That’s because the offense is sneaky good under Gattis.
Running back Blake Corum has been a part-time contributor recovering from a leg injury, but he still dropped a big 55-yard run on Ohio State and a 67-yard touchdown run against Iowa. Gattis — and by extension Harbaugh — likes to set up opponents by pounding the rock then working play-action, end arounds, reverses, etc. when defenses stack the box.
While taking extra time to extend plays may not work against an elite defense that can pursue, it has worked for Michigan to this point.
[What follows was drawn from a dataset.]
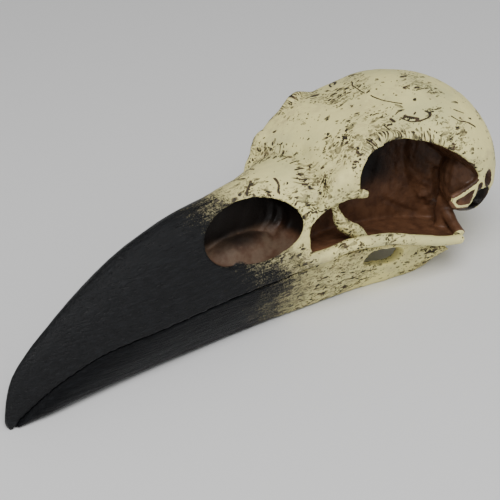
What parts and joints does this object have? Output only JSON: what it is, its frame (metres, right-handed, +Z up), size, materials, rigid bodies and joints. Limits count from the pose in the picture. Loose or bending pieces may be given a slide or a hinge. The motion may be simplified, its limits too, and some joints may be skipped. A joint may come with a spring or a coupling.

Watch wide receiver A.J. Henning (18 yards per rush), WR Cornelius Johnson (third in the Big Ten in yards per reception) and Corum, who is now 100% healthy. While Corum (fourth in Big Ten yards per rush) once led the Big Ten in rushing this season, Hassan Haskins (20 rushing touchdowns) has become the key to the attack, if not Michigan’s most explosive player.
5. Hello, goodbye Dan Lanning
With Georgia’s defensive coordinator having one foot out the door for Oregon, Smart elevated assistants Will Muschamp and Glenn Schumann to co-coordinators. For now, the 35-year-old Lanning is making a dramatic exit, still calling plays in the Orange Bowl. Dramatic in that the defense he built into one of the best in the last 20 years will be his last at Georgia.
Will he depart with a championship ring on his finger? If not, how does this defense go down in history? As a footnote? Is it possible Lanning enters the game distracted while trying to serve two programs?
“West Coast being three hours behind us has given us the opportunity to be able to really focus on Georgia early on during the day, and then later on at night, able to get a lot of things accomplished there with our team in Oregon,” Lanning said.
So, how late is Lanning working for the Ducks?
“I don’t clock in and clock out,” he said. “We work until the work is done. Sometimes that’s later than other nights. We’ve had a couple late nights but no lack of energy or ability to roll here.”